Israel to be subjected to the sorts of brutal
sanctions that “civilized” nations inflict on
“uncivilized” nations. So I don’t have to face
the moral dilemma but what if it happened? One
could decide based on what Palestinians
themselves actually living there would say,
because they as the people with no power are the
ones who would suffer the most. Perhaps they
would be united in favor of sanctions that would
hit them hard. I would still not want to be
responsible for killing people.
Meanwhile, in the real world, being a citizen
of the US, I already am responsible for killing
people. We are doing exactly that to various
countries, and Gazans are living in a giant
prison camp, so the preceding paragraph amounted
to moral posturing regarding a situation that
Western nations would never allow to happen to
one of their own. Westerners inflict sanctions
that hurt people living under authoritarian
governments, hoping to see people suffer so much
they might rebel or at least pressure their
respective government to change course.
But somehow affluent citizens of democratic
countries are never seen as suitable subjects
for targeted sanctions even though they should
have far more control over their own country’s
actions. One can’t easily target only the
guilty classes on a large scale (you can hit
individual oligarchs or dictators or in theory
American politicians) which is why sanctions in
practice, the ones imposed on an entire country,
generally hit the poor the hardest. And
Westerners are fine with that.
Two concluding notes.
1. There are very early examples of the
validity of whataboutism in the Bible. Notably
in the famous
line from the Sermon on the Mount, where
Matthew quotes Jesus: “Thou hypocrite, first
cast out the beam out of thine own eye; and then
shalt thou see clearly to cast out the mote out
of thy brother’s eye.”
2. Here is a
later example of a hypocrite objecting to a
legitimate question regarding accountability.

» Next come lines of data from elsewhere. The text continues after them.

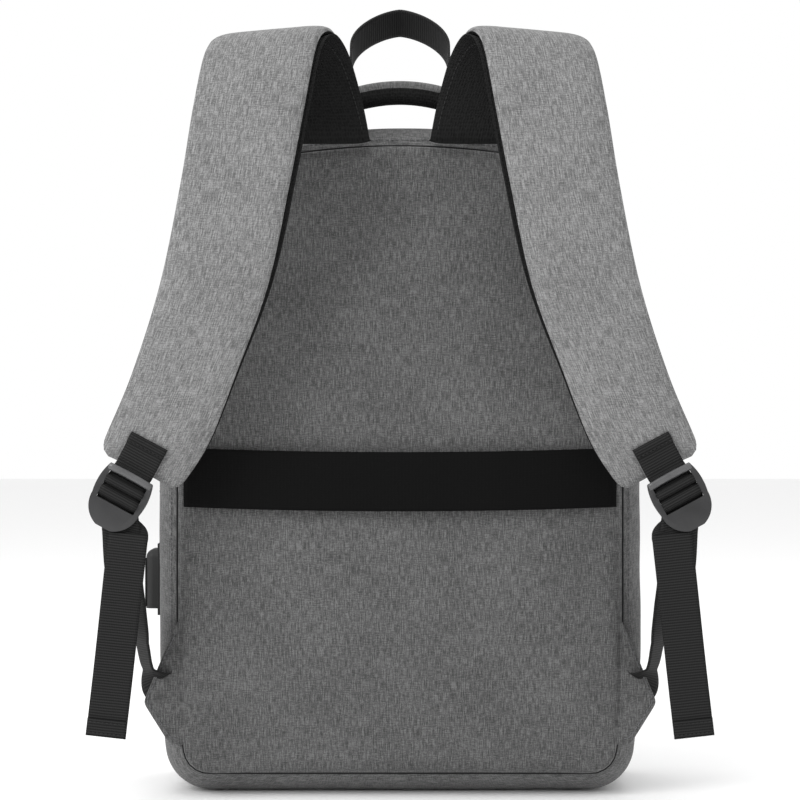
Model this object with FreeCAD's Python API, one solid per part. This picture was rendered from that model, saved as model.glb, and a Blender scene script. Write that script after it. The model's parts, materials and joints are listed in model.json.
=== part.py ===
"""Laptop backpack with a solar panel on its front, as separate solids.

Frame: +Z up, -Y towards the wearer (back panel and shoulder straps), +Y the
front with the solar panel, +X to the right as seen from the harness side.
The origin is the centre of the flat base. Units are millimetres.
"""
import FreeCAD
import Part
import math
import os

V = FreeCAD.Vector

# Body outline, seen from the back
HEIGHT = 434.0           # base to the top of the crown
CROWN = 5.0              # rise of the top edge between its round corners
TOP_R = 80.0             # round top corners
CORNER_R = 30.0          # round bottom corners
HALF_MID = 158.0         # half width along the upright part of the sides
BOTTOM_IN = 4.0          # the bottom corners alone would reach this much less
SHOULDER_IN = 14.0       # and the top corners this much less
SIDE_LOW = 95.0          # the sides are upright from here
SIDE_HIGH = 300.0        # to here

# Depths along Y
Y_BACK = -65.0           # face of the back panel
PAD_DEPTH = 8.0          # back panel, face to seam
BULGE_DEPTH = 21.0       # seam to where the gusset is full width
REAR_DEPTH = 37.0        # full-width part of the rear gusset
ZIP_GAP = 10.0           # between the rear gusset and the lid gusset
LID_DEPTH = 37.0         # lid gusset
FRONT_THICK = 4.0        # padded front panel
POCKET_DEPTH = 16.0      # front pocket
SEAM_INSET = 14.0        # outline shrinks by this at the back seam
FRONT_EDGE = 3.0         # and by this at the front panel's face, its soft edge
FACE_INSET = 5.0         # further shrink of the back panel's face, its soft edge

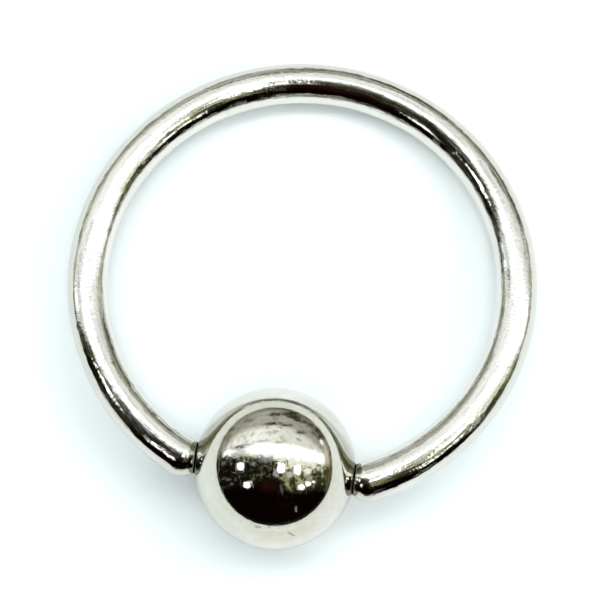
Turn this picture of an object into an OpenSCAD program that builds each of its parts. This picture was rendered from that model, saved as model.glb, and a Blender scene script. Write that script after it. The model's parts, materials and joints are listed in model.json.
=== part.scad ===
// Captive bead ring for a piercing, lying as it rests by itself on a flat surface.
// The wire hoop is open at the front. A solid ball fills the gap, and the rounded wire ends sit in
// two opposite dimples of the ball, which can turn between them.
// Millimetres. +X runs along the ball's turning axis, +Y from the ball to the far side, +Z up.
// The origin is below the middle of the whole ring, on the surface that it lies on.

/* [Wire] */
// Diameter of the round wire
wire_d = 2; // [1.6:0.1:2.4]
// Inside diameter of the hoop
inner_d = 19.1; // [17:0.1:24]

/* [Ball] */
// Diameter of the ball
ball_d = 7.8; // [7:0.1:9]
// Depth of each dimple, measured from where the full ball would end
dimple_depth = 0.4; // [0.3:0.05:0.6]
// Gap all round between a wire end and its dimple
end_gap = 0.03; // [0.02:0.01:0.06]
// Width of the bevel round the mouth of each dimple
bevel_w = 0.05; // [0.02:0.01:0.1]

/* [Hidden] */
$fn = 96;

wire_r = wire_d / 2;
ball_r = ball_d / 2;
hoop_r = inner_d / 2 + wire_r;             // from the hoop's centre to the middle of the wire

// Each wire end is a half sphere, and each dimple is part of a slightly larger sphere round it.
dimple_r = wire_r + end_gap;
end_x = ball_r - dimple_depth + dimple_r;  // from the ball's centre to the centre of a wire end

// Half of the opening in the hoop, seen from its centre, to the nearest thousandth of a degree.
end_angle = round(asin(end_x / hoop_r) * 1000) / 1000;
ball_to_hoop = hoop_r * cos(end_angle);    // from the ball's centre to the hoop's centre

// The mouth of a dimple is the circle in which its sphere meets the ball's.
mouth_x = (end_x * end_x + ball_r * ball_r - dimple_r * dimple_r) / (2 * end_x);
mouth_r = sqrt(ball_r * ball_r - mouth_x * mouth_x);

// The hoop rests on the bottom of the ball and on its own far side, so its plane slopes down to the back.
slope = asin((ball_r - wire_r) / (ball_to_hoop + hoop_r));
length_y = ball_r + (ball_to_hoop + hoop_r) * cos(slope) + wire_r;
ball_y = ball_r - length_y / 2;

// Puts a piece that is drawn round the ball's centre, with the hoop level behind it, in its resting place.
module resting() {
    translate([0, ball_y, ball_r]) rotate([-slope, 0, 0]) children();
}

// Half sphere with its flat side on the XY plane and its dome towards +Z.
module dome(r) {
    rotate_extrude() intersection() {
        circle(r);
        square(r);
    }
}

// Wire end on one side: the dome starts where the bent wire stops and points along it.
module wire_end(side) {
    rotate([0, 0, side * end_angle]) translate([0, -hoop_r, 0]) rotate([0, -side * 90, 0]) dome(wire_r);
}

module ring_wire() {
    color([0.78, 0.77, 0.74]) resting() translate([0, ball_to_hoop, 0]) {
        rotate([0, 0, end_angle - 90])
            rotate_extrude(angle = 360 - 2 * end_angle) translate([hoop_r, 0]) circle(wire_r);
        for (side = [-1, 1]) wire_end(side);
    }
}

// Half of the dimple's outline, with the ball's turning axis as Y: a circle round the wire end, and a
// bevel that opens outwards at the mouth.
module dimple_outline() {
    translate([0, end_x]) circle(dimple_r);
    polygon([
        [0, mouth_x - bevel_w],
        [mouth_r - bevel_w, mouth_x - bevel_w],
        [mouth_r + 3 * bevel_w, mouth_x + bevel_w],
        [0, mouth_x + bevel_w]
    ]);
}

// The ball's half outline, with a dimple at each end, is turned about the line through both dimples.
module captive_ball() {
    color([0.8, 0.79, 0.76]) resting() rotate([0, 90, 0]) rotate_extrude() difference() {
        intersection() {
            circle(ball_r);
            translate([0, -ball_r]) square([ball_r, ball_d]);
        }
        dimple_outline();
        mirror([0, 1]) dimple_outline();
    }
}

ring_wire();
captive_ball();
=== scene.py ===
# Looks of a captive bead piercing ring: a bent steel wire whose rounded ends sit in a polished ball.
import json
import math

import bpy
from mathutils import Matrix, Vector


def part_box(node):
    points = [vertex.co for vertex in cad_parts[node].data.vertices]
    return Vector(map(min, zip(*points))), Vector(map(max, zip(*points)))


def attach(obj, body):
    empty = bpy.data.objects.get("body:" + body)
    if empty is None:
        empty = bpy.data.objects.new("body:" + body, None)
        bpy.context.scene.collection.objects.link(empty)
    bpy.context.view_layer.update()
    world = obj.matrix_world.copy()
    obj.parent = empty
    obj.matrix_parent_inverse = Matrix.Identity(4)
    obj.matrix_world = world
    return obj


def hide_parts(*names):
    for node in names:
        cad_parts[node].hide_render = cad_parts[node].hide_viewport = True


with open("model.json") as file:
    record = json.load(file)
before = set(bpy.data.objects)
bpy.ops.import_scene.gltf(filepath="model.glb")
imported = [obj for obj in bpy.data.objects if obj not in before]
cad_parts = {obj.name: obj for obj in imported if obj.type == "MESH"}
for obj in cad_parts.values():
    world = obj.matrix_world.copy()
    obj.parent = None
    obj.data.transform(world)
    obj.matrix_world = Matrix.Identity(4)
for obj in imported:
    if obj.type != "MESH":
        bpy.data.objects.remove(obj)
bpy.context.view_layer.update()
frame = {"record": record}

MM = 0.001
UM = 0.000001

# Sizes of the real ring that the frame's boxes don't give
WIRE_R = 1.0 * MM
DIMPLE_DEPTH = 0.4 * MM
END_GAP = 0.03 * MM
BEVEL_W = 0.05 * MM

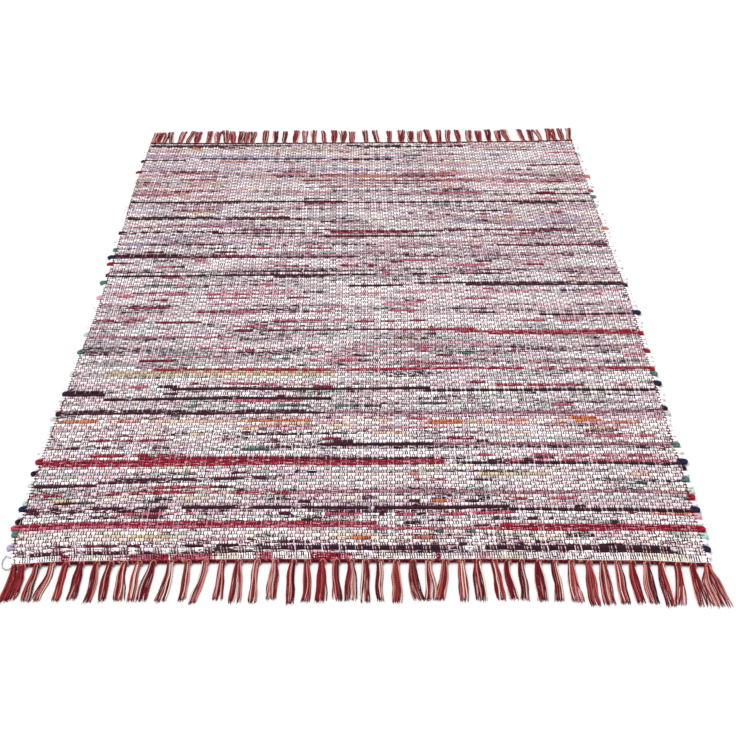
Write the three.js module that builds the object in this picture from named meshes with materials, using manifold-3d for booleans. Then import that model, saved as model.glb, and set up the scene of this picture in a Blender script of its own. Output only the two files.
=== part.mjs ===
// A hand-woven rag rug that lies flat: a striped flat-woven field and, along both of its ends,
// a twined header cord with the warp ends knotted into tassels.
// Millimetres. X runs across the rug, Y along it from the near end to the far end, Z up from
// the floor. Places on the rug are given across and along from its near left corner.
import * as THREE from 'three';
import { mergeVertices } from 'three/addons/utils/BufferGeometryUtils.js';
import Module from 'manifold-3d';

const wasm = await Module();
wasm.setup();

// Driving dimensions
const MIDDLE = { across: 603, along: 907 };
const FIELD = { long: 1800, weftRows: 200, underside: 0 };
const RIB = { crest: 6, valley: 4.7, unevenness: 0.5 };
const WEFT_TURN = { reach: 8.5, unevenness: 5, shoulder: 0.8, crest: 5, valley: 4.2 };
const PART_GAP = 0.3;
const HEADER = { wide: 8, tall: 7, slope: 1.5 };
const KNOT_FOOT = 0.1;
const LOCK = { perTassel: 3, wide: 5, tall: 4.8, apart: 0.7, rootLift: 2, bow: 1.6, trim: 0.1 };
const TASSEL = {
  rootHalf: 6, tipHalf: 7.5, tipWander: 3, clear: 1.2, leanWander: 1.5, leanBend: 1.3, lengthWander: 3,
};

// The edge warps wander a little, as places across at places along.
const SELVEDGES = [
  { along: 0, left: 7, right: 1198 },
  { along: 60, left: -4, right: 1199 },
  { along: 300, left: -5, right: 1204 },
  { along: 600, left: 1, right: 1208 },
  { along: 900, left: 7, right: 1212 },
  { along: 1200, left: 4, right: 1206 },
  { along: 1500, left: -1, right: 1203 },
  { along: 1800, left: 2, right: 1198 },
];

// The two ends of the field aren't quite straight, as places along at places across.
const ENDS = [
  { across: 0, near: 7, far: 1808 },
  { across: 100, near: 14, far: 1805 },
  { across: 400, near: 17, far: 1802 },
  { across: 800, near: 14, far: 1802 },
  { across: 1060, near: 8, far: 1805 },
  { across: 1200, near: 0, far: 1811 },
];
const END_FADE = 250;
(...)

Last June Nancy Pelosi and the Democratic
leadership issued a statement rejecting Rep.
Ilhan Omar’s criticisms of American and Israeli
actions. “[D]rawing false equivalencies between
democracies like the U.S. and Israel and groups
that engage in terrorism like Hamas and the
Taliban foments prejudice and undermines
progress toward a future of peace and security
for all,” the leaders said.
What triggered the hypocrites? Omar
questioned Secretary of State Antony Blinken
about the International Criminal Court
prosecuting war crimes:
I know you opposed the court’s
investigation in both Palestine and in
Afghanistan. I haven’t seen any evidence in
either cases that domestic courts both can
and will prosecute alleged war crimes and
crimes against humanity. And I would
emphasize that in Israel and Palestine, this
includes crimes committed by both the
Israeli Security Forces and Hamas. In
Afghanistan, it includes crimes committed by
the Afghan national government and the
Taliban.
Blinken responded to Omar that the US and
Israel are accountable. This is ludicrous. And
as someone who was part of the decision to give
the Saudis the green light on bombing Yemen, he
shouldn’t be speaking about accountability.